Bacteria adapting to living in a host cell caused the most salient events in the evolution of eukaryotes, namely the seminal fusion with an archaeon, and the emergence of both mitochondrion and chloroplast. A bacterial clade that may hold the key to understanding these events is the deep-branching gammaproteobacterial order Legionellales—containing among others Coxiella and Legionella—of which all known members grow inside eukaryotic cells. Here, by analyzing 35 novel Legionellales genomes mainly acquired through metagenomics, we show that this group is much more diverse than previously thought, and that key host-adaptation events took place very early in its evolution. Crucial virulence factors like the Type IVB secretion (Dot/Icm) system and two shared effector proteins were gained in the last Legionellales common ancestor (LLCA). Many metabolic gene families were lost in LLCA and its immediate descendants, including functions directly and indirectly related to molybdenum metabolism. On the other hand, genome sizes increased in the ancestors of the Legionella genus. We estimate that LLCA lived approximately 1.89 Ga, probably predating the last eukaryotic common ancestor by approximately 0.4–1.0 Gy. These elements strongly indicate that host adaptation arose only once in Legionellales, and that these bacteria were using advanced molecular machinery to exploit and manipulate host cells early in eukaryogenesis.
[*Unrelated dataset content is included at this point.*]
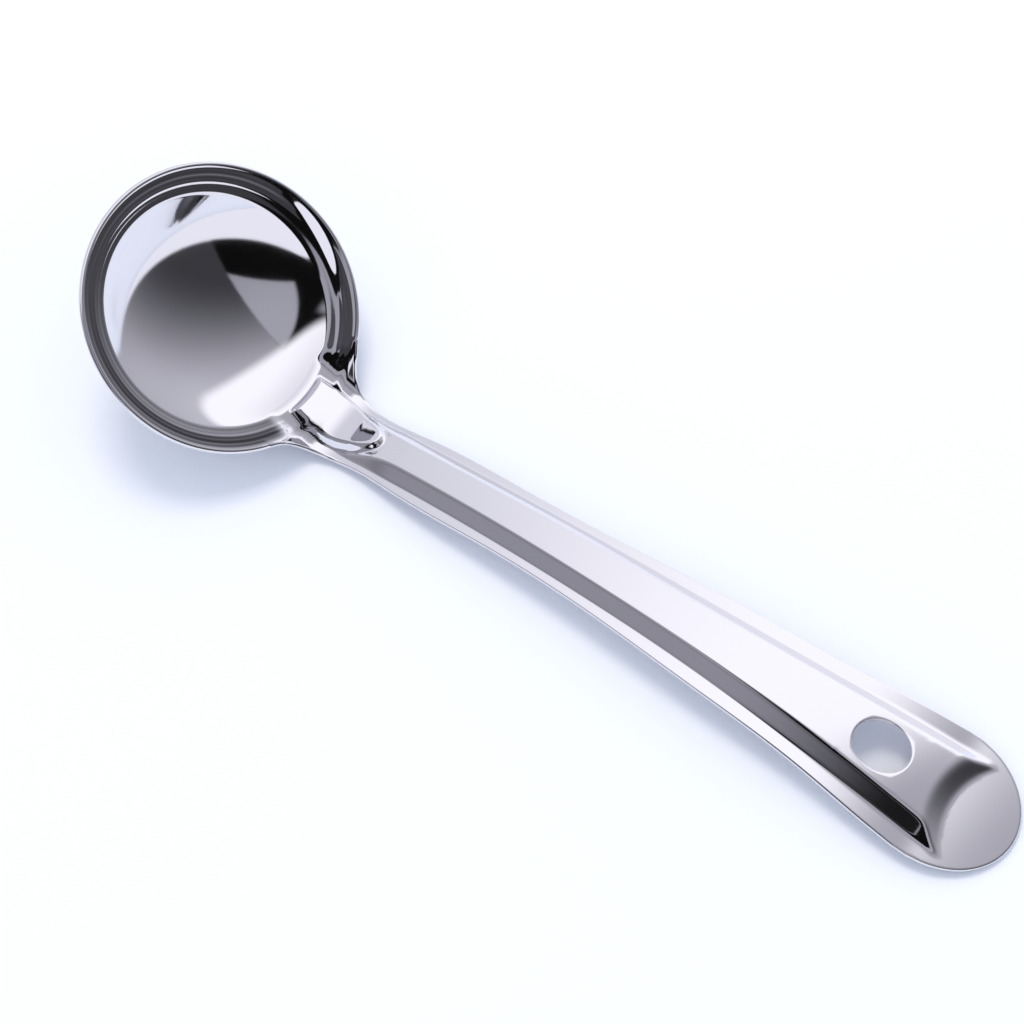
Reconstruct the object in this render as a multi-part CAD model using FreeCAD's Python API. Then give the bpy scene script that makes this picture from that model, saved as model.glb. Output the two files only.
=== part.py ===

Hugoson, Eric; Guliaev, Andrei; Ammunét, Tea; Guy, Lionel
Host-adaptation in Legionellales is 1.9 Ga, coincident with eukaryogenesis.
Molecular Biology and Evolution, 2022, DOI: 10.1093; 10.1093/molbev/msac037

Copyright: © 2022 The authors. Published by Published by Oxford University Press on behalf of the Society for Molecular Biology and Evolution.
Open access
Reprinted under a Creative Commons Attribution-NonCommercial 4.0 International license (CC BY-NC 4.0)
Once again then we see a piece of science research which utterly refutes the increasingly forlorn claim by creationists that the TOE is a scientific theory in crisis, about to be overthrown and replaced, for the first time in history, by one based on primitive superstitions. A childish superstition involving an imaginary supernatural entity which has never been shown to exist or do anything, and a mechanism for whose existence or modus operandum has never even been demonstrated.

Simply by revealing the demonstrable facts, creationism has been refuted yet again. One day surely, creationism as a movement is going to have to face up to the fact that it has no scientific basis and abandon the ludicrous pretence to be a serious alternative science.